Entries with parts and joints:
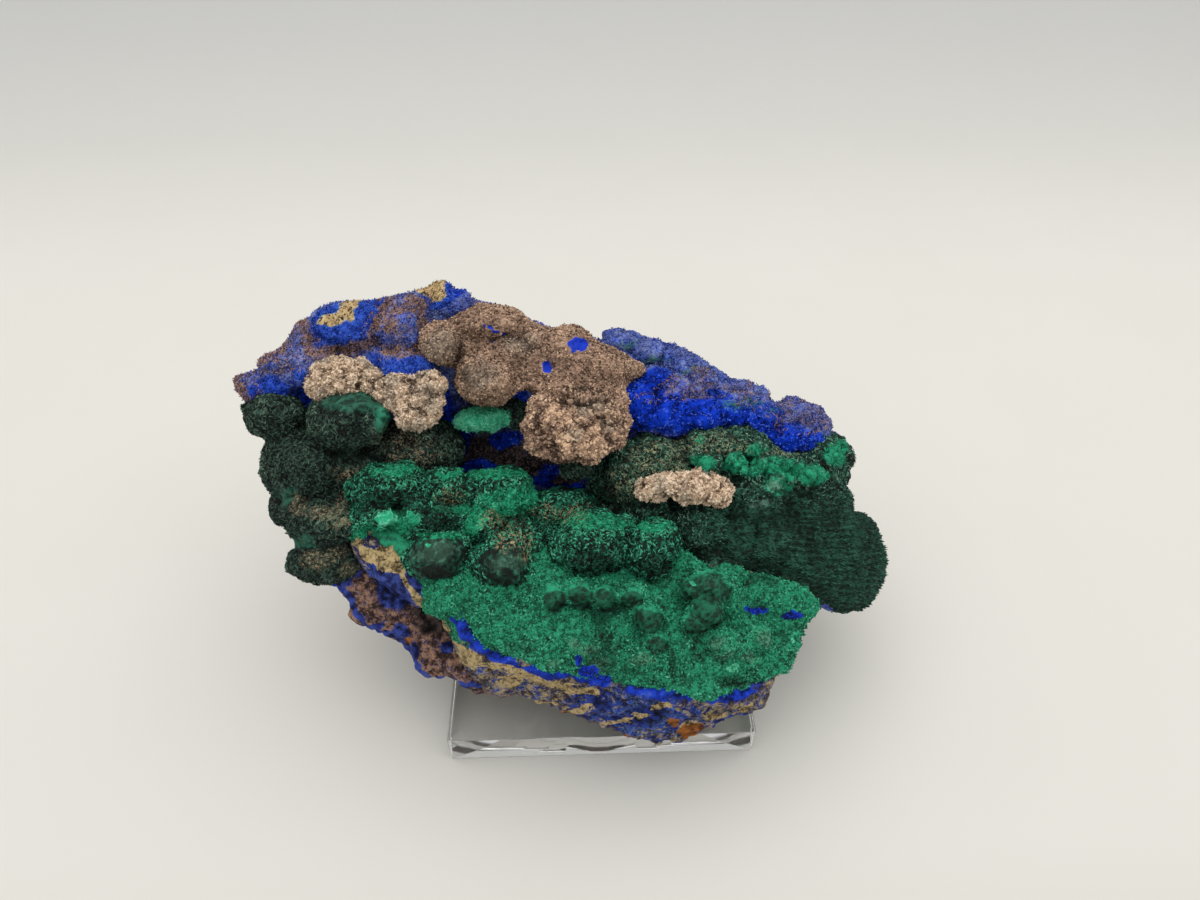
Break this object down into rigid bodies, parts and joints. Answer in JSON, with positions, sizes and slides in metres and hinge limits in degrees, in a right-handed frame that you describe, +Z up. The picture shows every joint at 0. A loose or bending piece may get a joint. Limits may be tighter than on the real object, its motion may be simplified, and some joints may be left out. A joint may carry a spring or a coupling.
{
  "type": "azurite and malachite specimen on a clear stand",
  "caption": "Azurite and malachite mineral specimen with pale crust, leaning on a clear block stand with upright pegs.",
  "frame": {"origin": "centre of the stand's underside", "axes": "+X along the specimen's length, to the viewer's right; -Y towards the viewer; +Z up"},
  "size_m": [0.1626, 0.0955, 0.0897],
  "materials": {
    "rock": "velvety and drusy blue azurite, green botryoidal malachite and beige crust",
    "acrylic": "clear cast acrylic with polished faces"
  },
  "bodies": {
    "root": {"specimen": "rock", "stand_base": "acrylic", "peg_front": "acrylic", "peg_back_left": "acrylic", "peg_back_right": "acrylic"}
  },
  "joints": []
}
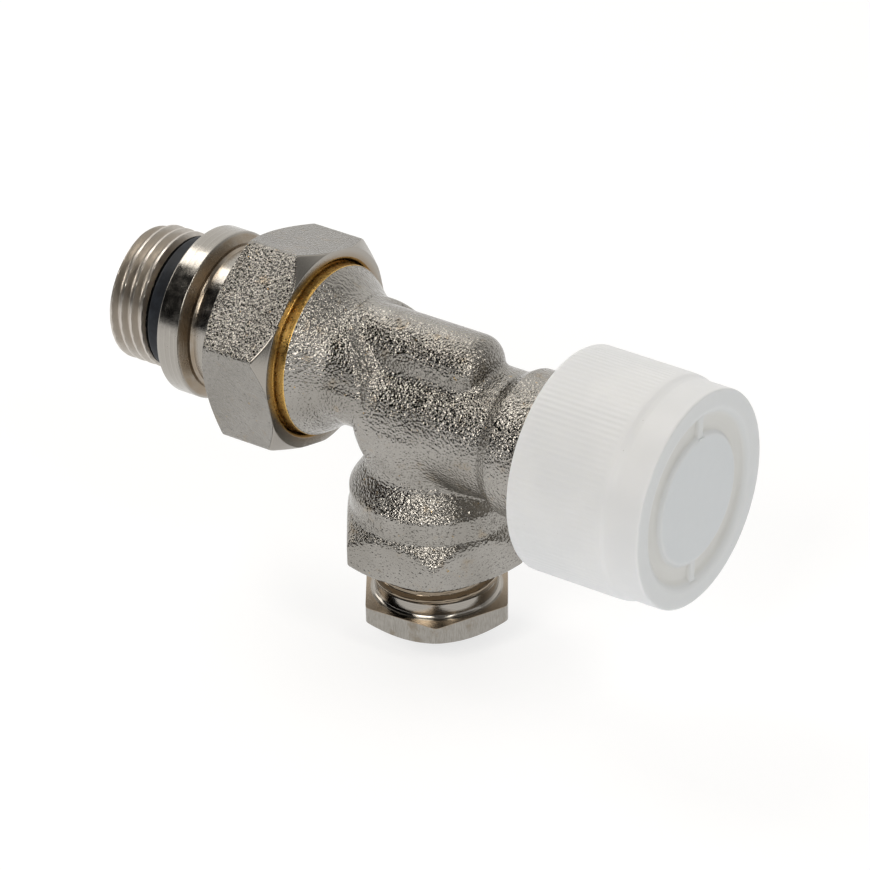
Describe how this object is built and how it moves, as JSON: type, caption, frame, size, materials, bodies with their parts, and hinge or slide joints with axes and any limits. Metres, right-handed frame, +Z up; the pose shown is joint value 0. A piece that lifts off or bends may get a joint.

Given task: What do the records say? Quote them all exactly.

Answer below:
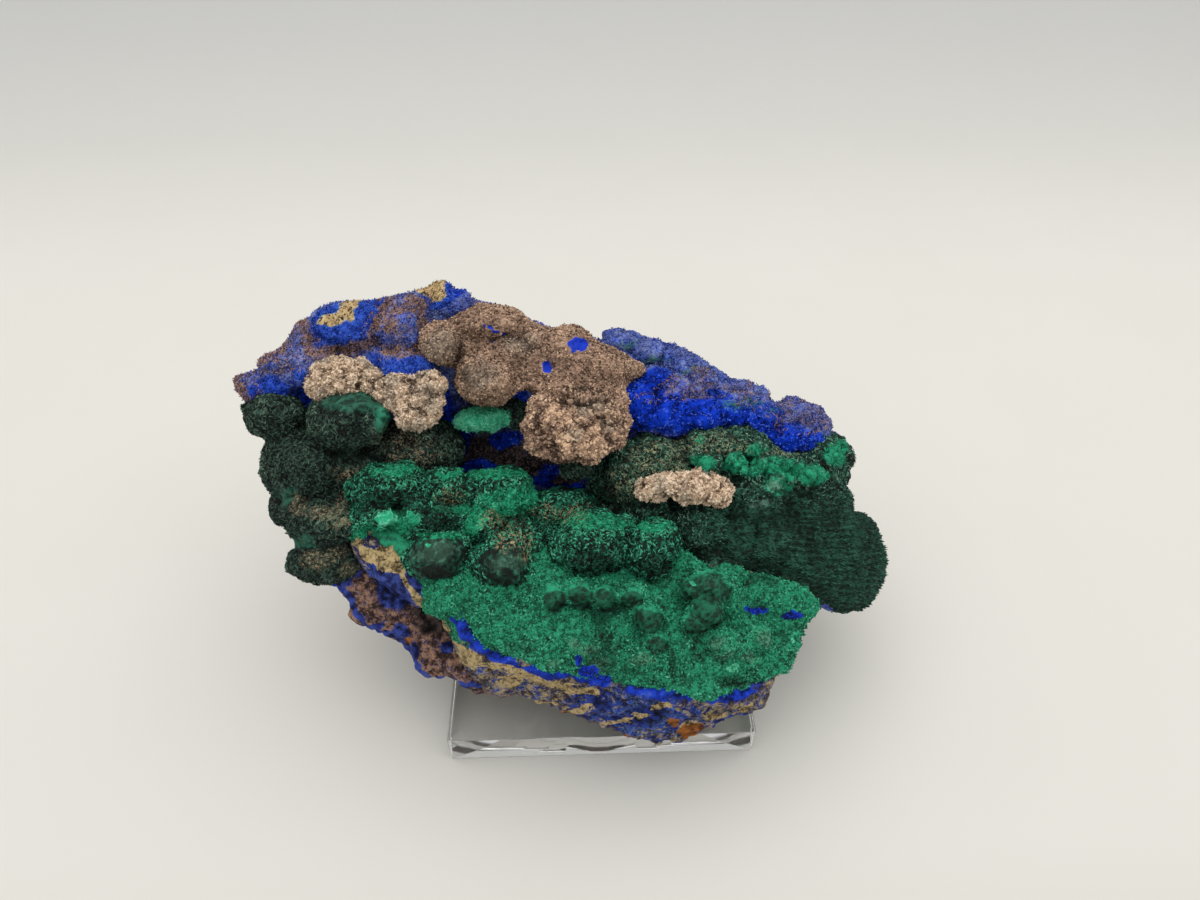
Break this object down into rigid bodies, parts and joints. Answer in JSON, with positions, sizes and slides in metres and hinge limits in degrees, in a right-handed frame that you describe, +Z up. The picture shows every joint at 0. A loose or bending piece may get a joint. Limits may be tighter than on the real object, its motion may be simplified, and some joints may be left out. A joint may carry a spring or a coupling.
{
  "type": "azurite and malachite specimen on a clear stand",
  "caption": "Azurite and malachite mineral specimen with pale crust, leaning on a clear block stand with upright pegs.",
  "frame": {"origin": "centre of the stand's underside", "axes": "+X along the specimen's length, to the viewer's right; -Y towards the viewer; +Z up"},
  "size_m": [0.1626, 0.0955, 0.0897],
  "materials": {
    "rock": "velvety and drusy blue azurite, green botryoidal malachite and beige crust",
    "acrylic": "clear cast acrylic with polished faces"
  },
  "bodies": {
    "root": {"specimen": "rock", "stand_base": "acrylic", "peg_front": "acrylic", "peg_back_left": "acrylic", "peg_back_right": "acrylic"}
  },
  "joints": []
}
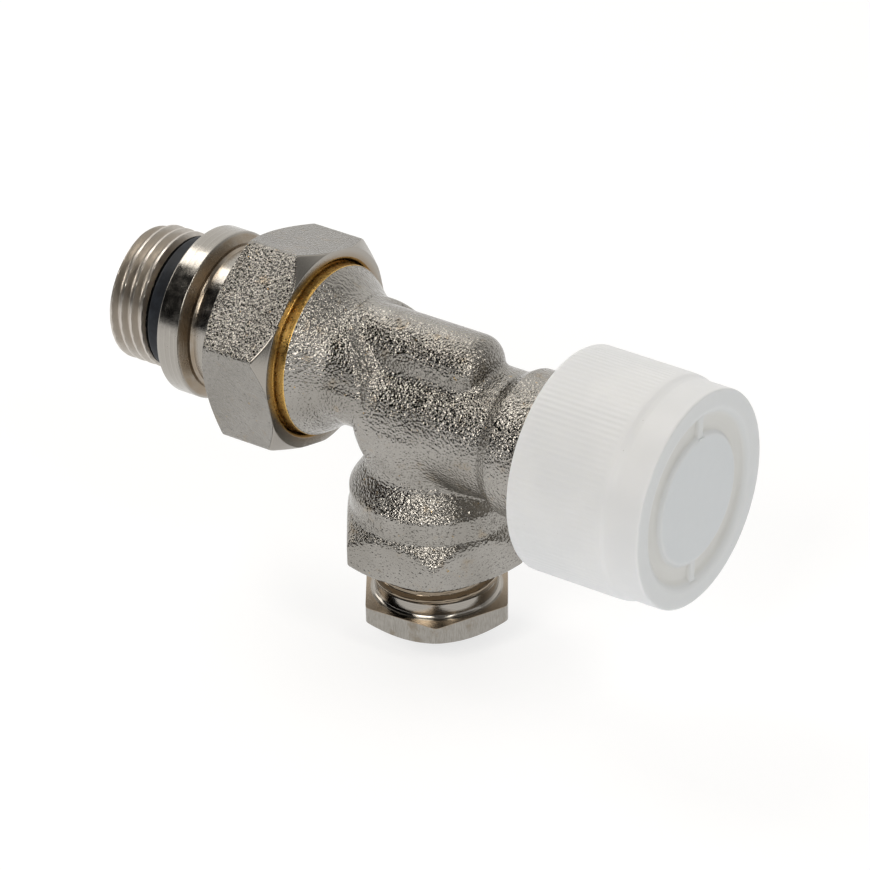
Describe how this object is built and how it moves, as JSON: type, caption, frame, size, materials, bodies with their parts, and hinge or slide joints with axes and any limits. Metres, right-handed frame, +Z up; the pose shown is joint value 0. A piece that lifts off or bends may get a joint.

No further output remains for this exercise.